Faculty members at the Gallatin School, an N.Y.U. college, passed a similar motion May 3, a move followed by faculty at the Steinhardt School of Culture, Education and Human Development on May 9.

Relations have been frayed since September, when teachers returning to the classroom in Florence said they had been offered new contracts with substantial pay reductions.

The contracts, mandated by changes in Italian labor law, were supposed to turn teachers working on a freelance basis into permanent employees. But Alan Pascuzzi, an American who has been teaching art in Florence since 1995, said that, while some faculty members had been given "permanent contracts that were actually permanent," others had not been.

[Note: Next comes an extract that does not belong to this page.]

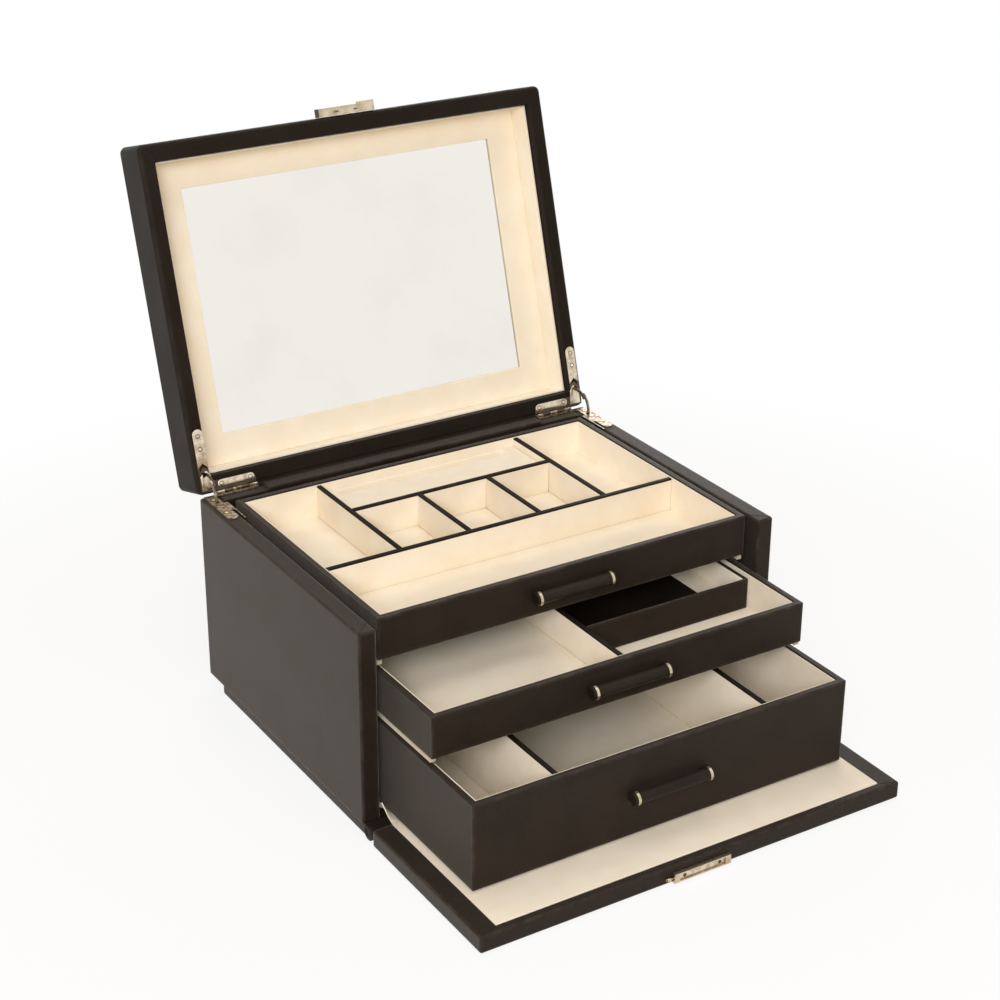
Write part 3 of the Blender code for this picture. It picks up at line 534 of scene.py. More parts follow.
@effect(
    {"Place": VECTOR, "Scale": number(20.0), "First": COLOR, "Second": COLOR},
    {"Color": COLOR, "Share": FLOAT},
)
def shade_drift(sheet: NodeSheet, given: object) -> dict:
    """Drift slowly between two shades."""
    share = sheet.spread(sheet.noise(given["Place"], given["Scale"], 4.0, 0.6), 0.32, 0.68)
    return {"Color": sheet.mix(share, given["First"], given["Second"]), "Share": share}


@effect({"Place": VECTOR, "Low": VECTOR, "High": VECTOR, "Width": number(0.002)}, {"Mask": FLOAT})
def edge_wear(sheet: NodeSheet, given: object) -> dict:
    """Show how near a place is to two faces of the board at once, in patches."""
    patches_per_metre, faintest = 90.0, 0.15
    from_low = sheet.vector("SUBTRACT", given["Place"], given["Low"])
    from_high = sheet.vector("SUBTRACT", given["High"], given["Place"])
    x, y, z = sheet.node("ShaderNodeSeparateXYZ", {0: sheet.vector("MINIMUM", from_low, from_high)}).outputs
    least = sheet.math("MINIMUM", x, sheet.math("MINIMUM", y, z))
    most = sheet.math("MAXIMUM", x, sheet.math("MAXIMUM", y, z))
    total = sheet.math("ADD", x, sheet.math("ADD", y, z))
    middle = sheet.math("SUBTRACT", sheet.math("SUBTRACT", total, least), most)
    patchy = sheet.spread(sheet.noise(given["Place"], patches_per_metre, 4.0, 0.65), 0.35, 0.75, faintest)
    mask = sheet.math("SUBTRACT", 1.0, sheet.math("DIVIDE", middle, given["Width"]), clamp=True)
    return {"Mask": sheet.math("MULTIPLY", mask, patchy)}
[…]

His contact, though deemed "permanent," expired in May. He noted that the new contracts put the cost of new benefits onto the faculty members rather than the university.

In her letter, Ms. Toscano said that changes to courses offered in Florence had been made after "consultations with representatives of those departments." However, both the head of N.Y.U.'s art history department and the director of undergraduate studies said in a statement that it was not "clear, even to us, who specifically was/is responsible" for the university's decision to drop studio art classes from its Florence program.

John Beckmann, a spokesman for the university, told the NYULocal blog that facilities at La Pietra, N.Y.U.'s 15th-century villa in Florence, "were never adequate for the specialized needs of the studio arts program."

Mr. Pascuzzi said his classes had been moved to smaller rooms, forcing a reduction in student numbers. In January, Mr. Pascuzzi was involved in efforts to form a union for Florence teachers. In February, he found that none of his courses had been scheduled for the spring semester. "They didn't fire us," he said. "They just didn't give us any more work."